JDEV php5 # cat /proc/mdstat
Personalities : [raid1]
md1 : active raid1 sdb1[1] sda1[0]
      104320 blocks [2/2] [UU]
     
md2 : active raid1 sdb2[2](F) sda2[0]
      3911744 blocks [2/1] [U_]
     
md3 : active raid1 sdb3[2](F) sda3[0]
      240179712 blocks [2/1] [U_]
     
unused devices: <none>

That tells me that the sdb device had failed.

There was something interesting, however, which I didn't anticipate.  If you'll look at the first block, the md1 raid block seemed to be doing just fine.

After a bit of pondering, I figured that since that whole block wasn't even mounted, it couldn't have known about the removed drive.

As soon as I mounted /dev/md1, the software recognized the missing drive, and it was assigned as a failed drive.

So, all three blocks told me the /dev/sdb disc was having problems.

In order to get rid of the failed status, and get the system ready to accept a new hard drive, I issued the following commands:

JDEV dev # mdadm /dev/md3 -r detached
mdadm: hot removed 8:19


JDEV dev # mdadm /dev/md1 --remove detached
mdadm: hot removed 8:17

JDEV dev # mdadm /dev/md2 -r detached
mdadm: hot removed 8:18

-r and --remove are the same thing.

After issuing that command, the /proc/mdstat looked like this:

JDEV dev # cat /proc/mdstat
Personalities : [raid1]
md1 : active raid1 sda1[0]
      104320 blocks [2/1] [U_]
     
md2 : active raid1 sda2[0]
      3911744 blocks [2/1] [U_]
     
md3 : active raid1 sda3[0]
      240179712 blocks [2/1] [U_]
     
unused devices: <none>

So, there are no mirrored partitions at all, now.

After that, I put the removed hard drive back in (the hard drive wasn't really bad, so I put the same one back in)

As soon as I put it back in, the /dev directory assured me that the system recognized it and had hot-plugged it back in.

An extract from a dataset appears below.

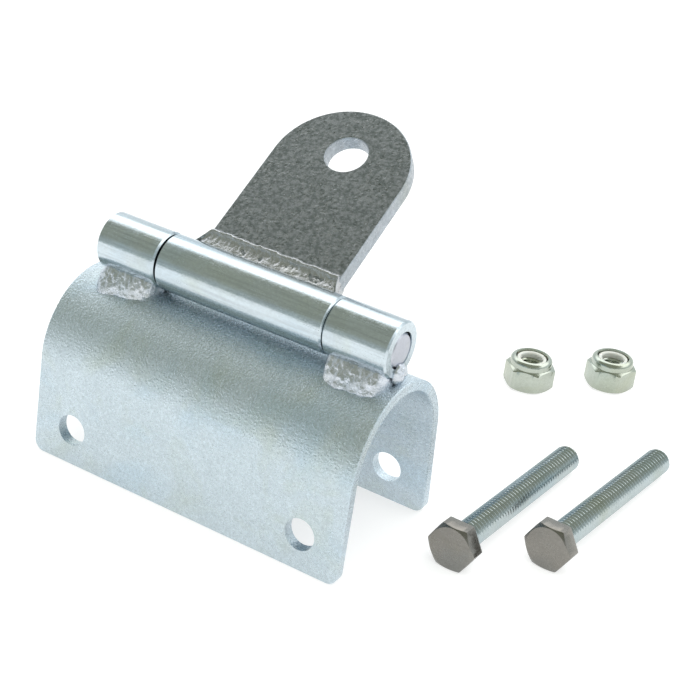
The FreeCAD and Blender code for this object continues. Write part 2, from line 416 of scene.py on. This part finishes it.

At this point, if it were a new unformatted disc, I would have to partition it so as to match the existing drive's partitions.

Then, I issued the following commands to re-add the drive's partitions to their respective mirrors:

JDEV dev # mdadm /dev/md3 --add /dev/sdb3
mdadm: re-added /dev/sdb3
JDEV dev # mdadm /dev/md2 --add /dev/sdb2
mdadm: re-added /dev/sdb2
JDEV dev # mdadm /dev/md1 --add /dev/sdb1
mdadm: re-added /dev/sdb1

And all looked good!

after syncing for about 30 minutes, this is what the /proc/mdstat node looks like:

JDEV dev # cat /proc/mdstat
Personalities : [raid1]
md1 : active raid1 sdb1[2] sda1[0]
      104320 blocks [2/1] [U_]
          resync=DELAYED
     
md2 : active raid1 sdb2[2] sda2[0]
      3911744 blocks [2/1] [U_]
          resync=DELAYED
     
md3 : active raid1 sdb3[2] sda3[0]
      240179712 blocks [2/1] [U_]
      [=======>.............]  recovery = 35.5% (85384448/240179712) finish=44.4min speed=58045K/sec
     
unused devices: <none>

And that, my friend is pretty darned slick.

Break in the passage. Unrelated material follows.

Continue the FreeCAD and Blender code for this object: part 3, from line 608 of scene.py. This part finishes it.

Linux software RAID-1 can handle a failed disk, removing the disk, adding a new one, and syncing the two, all without rebooting the machine, or having any downtime at all.
Comment by anonymous on Apr. 03, 2008 @ 11:01 am
Finally.  I've been wondering about this for quite awhile.  Good to know.
Comment by romild0 on Apr. 17, 2008 @ 10:05 am
w0rd up.
Comment by anonymous on Jul. 23, 2009 @ 11:15 am
Linux RAID can also do this

http://www.purplefrog.com/~thoth/philosophy/raid.html

Although I would recommend that you find an easier way to manage your storage.